Reader "sashiweill" said: "No one with whom I have discussed Microsoft in the last five years believe that the company will do anything other that lie, cheat and attempt to crush ... even by illegal, unethical means."  Reader "DJW" had a great analogy: "[W]aiting for MS to truly assist the open source community is as likely as me waiting for a free ride on the space shuttle."

Reader "BobRobertson" put it bluntly, too: "Ignoring Microsoft is very much the right thing to do in 2008. ... Waiting for Microsoft to 'help' is insane.

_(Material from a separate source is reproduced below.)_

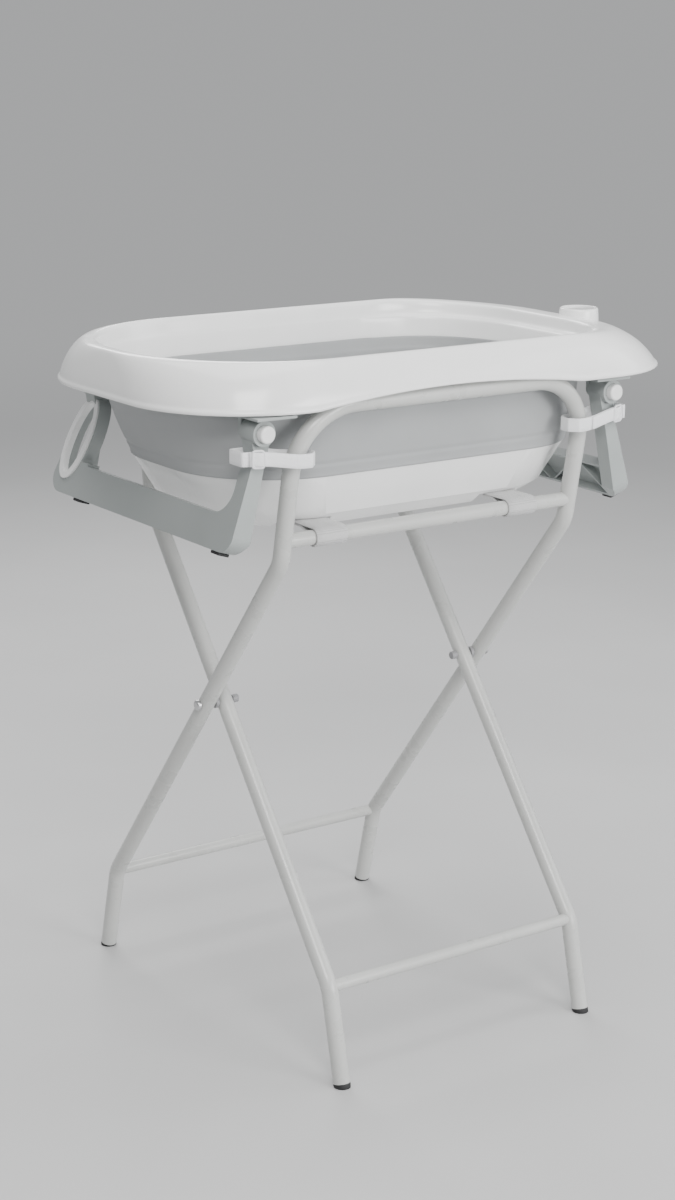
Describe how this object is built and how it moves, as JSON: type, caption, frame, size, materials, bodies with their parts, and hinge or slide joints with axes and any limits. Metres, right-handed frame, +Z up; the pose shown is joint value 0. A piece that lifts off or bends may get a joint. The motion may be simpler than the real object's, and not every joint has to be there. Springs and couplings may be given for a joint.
{
  "type": "baby bath on folding stand",
  "caption": "Collapsible baby bath with a soft folding band and end legs, strapped on a folding tubular X stand.",
  "frame": {"origin": "on the floor under the middle of the rim, level with the pivot line of the stand in Y", "axes": "+X along the bath towards its shelf end, +Y across the bath towards the back, +Z up"},
  "size_m": [0.784, 0.5756, 0.917],
  "materials": {
    "painted_tube": "satin warm light grey powder coat",
    "bright_steel": "plain zinc-plated steel",
    "grey_moulding": "matt grey moulded caps and spacers",
    "black_rubber": "matt black rubber",
    "webbing_cloth": "woven light grey webbing",
    "tie_cloth": "white hook-and-loop tape with a faint lilac cast",
    "buckle_plastic": "white moulded slider",
    "white_gloss": "glossy white moulded polypropylene",
    "soft_grey": "matt grey soft thermoplastic elastomer",
    "grey_plastic": "smooth satin mid grey moulded plastic"
  },
  "bodies": {
    "pivots": {"pivot_bolt_left": "bright_steel", "pivot_bolt_right": "bright_steel", "pivot_cap_nuts": "grey_moulding", "pivot_spacers": "grey_moulding", "webbing_left": "webbing_cloth", "webbing_right": "webbing_cloth"},
    "frame_a": {"frame_a_foot_cross_tube": "painted_tube", "frame_a_lower_leg_left": "painted_tube", "frame_a_lower_leg_right": "painted_tube", "frame_a_rubber_feet": "black_rubber", "frame_a_support_rail": "painted_tube", "frame_a_top_bow": "painted_tube", "tie_buckle_left": "buckle_plastic", "tie_buckle_right": "buckle_plastic", "tie_left": "tie_cloth", "tie_right": "tie_cloth"},
    "frame_b": {"frame_b_foot_cross_tube": "painted_tube", "frame_b_lower_leg_left": "painted_tube", "frame_b_lower_leg_right": "painted_tube", "frame_b_rubber_feet": "black_rubber", "frame_b_support_rail": "painted_tube", "frame_b_top_bow": "painted_tube"},
    "bath": {"bath_rim": "white_gloss", "hinge_bracket_left_front": "grey_plastic", "hinge_bracket_left_rear": "grey_plastic", "hinge_bracket_right_front": "grey_plastic", "hinge_bracket_right_rear": "grey_plastic", "hinge_pins": "bright_steel", "holder_insert": "soft_grey", "soft_band": "soft_grey"},
    "pan": {"bath_pan": "white_gloss"},
    "drain_plug_body": {"drain_plug": "soft_grey"},
    "leg_left": {"button_spring_left_front": "bright_steel", "button_spring_left_rear": "bright_steel", "end_leg_left": "grey_plastic", "hanging_hole_ring": "white_gloss", "leg_rubber_pads_left": "black_rubber"},
    "leg_right": {"button_spring_right_front": "bright_steel", "button_spring_right_rear": "bright_steel", "end_leg_right": "grey_plastic", "leg_rubber_pads_right": "black_rubber"},
    "button_left_front": {"release_button_left_front": "white_gloss"},
    "button_left_rear": {"release_button_left_rear": "white_gloss"},
    "button_right_front": {"release_button_right_front": "white_gloss"},
    "button_right_rear": {"release_button_right_rear": "white_gloss"}
  },
  "joints": [
    {"name": "tub_lift_off", "type": "slide", "parent": "pivots", "child": "bath", "axis": [0, 0, 1], "range_m": [0, 1], "deforming": ["tie_buckle_left", "tie_buckle_right", "tie_left", "tie_right"]},
    {"name": "frame_a_fold", "type": "hinge", "parent": "pivots", "child": "frame_a", "pos_m": [-0.02, 0, 0.439], "axis": [-1, 0, 0], "range_deg": [0, 25.3], "deforming": ["webbing_left", "webbing_right"]},
    {"name": "frame_b_fold", "type": "hinge", "parent": "pivots", "child": "frame_b", "pos_m": [-0.02, 0, 0.439], "axis": [1, 0, 0], "range_deg": [0, 25.3], "deforming": ["webbing_left", "webbing_right"]},
    {"name": "pan_collapse", "type": "slide", "parent": "bath", "child": "pan", "axis": [0, 0, 1], "range_m": [0, 0.148], "deforming": ["soft_band"]},
    {"name": "drain_plug_pull", "type": "slide", "parent": "pan", "child": "drain_plug_body", "axis": [0, 0, 1], "range_m": [0, 0.03]},
    {"name": "leg_fold_left", "type": "hinge", "parent": "bath", "child": "leg_left", "pos_m": [-0.291, 0, 0.835], "axis": [0, -1, 0], "range_deg": [0, 100]},
    {"name": "leg_fold_right", "type": "hinge", "parent": "bath", "child": "leg_right", "pos_m": [0.251, 0, 0.835], "axis": [0, 1, 0], "range_deg": [0, 100]},
    {"name": "button_press_left_front", "type": "slide", "parent": "leg_left", "child": "button_left_front", "axis": [0, 1, 0], "range_m": [0, 0.004], "stiffness_N_per_m": 400, "springref_m": -0.003, "deforming": ["button_spring_left_front"]},
    {"name": "button_press_left_rear", "type": "slide", "parent": "leg_left", "child": "button_left_rear", "axis": [0, -1, 0], "range_m": [0, 0.004], "stiffness_N_per_m": 400, "springref_m": -0.003, "deforming": ["button_spring_left_rear"]},
    {"name": "button_press_right_front", "type": "slide", "parent": "leg_right", "child": "button_right_front", "axis": [0, 1, 0], "range_m": [0, 0.004], "stiffness_N_per_m": 400, "springref_m": -0.003, "deforming": ["button_spring_right_front"]},
    {"name": "button_press_right_rear", "type": "slide", "parent": "leg_right", "child": "button_right_rear", "axis": [0, -1, 0], "range_m": [0, 0.004], "stiffness_N_per_m": 400, "springref_m": -0.003, "deforming": ["button_spring_right_rear"]}
  ],
  "couplings": [
    {"joint": "frame_a_fold", "follows": "tub_lift_off", "rad_per_m": 0.44155},
    {"joint": "frame_b_fold", "follows": "tub_lift_off", "rad_per_m": 0.44155},
    {"joint": "pan_collapse", "follows": "tub_lift_off", "ratio": 0.148},
    {"joint": "leg_fold_left", "follows": "tub_lift_off", "rad_per_m": 1.7453},
    {"joint": "leg_fold_right", "follows": "tub_lift_off", "rad_per_m": 1.7453}
  ]
}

If they do in fact release a real specification for a file or network protocol, they'll just abandon it as 'obsolete' the next time around."  I'm actually working on another article about some of the possible contractual implications of the agreement Microsoft struck with the Samba folks, so I will have a fair amount more to say about that issue soon.

All of this I agree with -- up to a point.  Linus himself doesn't care what Microsoft does, and has said as much.  But I do think that by keeping a steady and resolute pressure on Microsoft to do the right thing, in public, whenever possible, they can turn their immense power (and let's face it, they're one of the most powerful folks around) towards something more positive.  Ignoring them completely may be a good move from the innovation-and-development side, but a bad move from the politics-and-strategy side.

I don't think we'd ever see Microsoft go completely open-source any more than we'd see, well, a free moon shuttle.  Still, anything that gets them to lean, however much more, towards being a better citizen with the rest of the world, can't be a bad thing, can it?

As someone else once said (Sun Tzu, I think), keep your friends close and your enemies closer.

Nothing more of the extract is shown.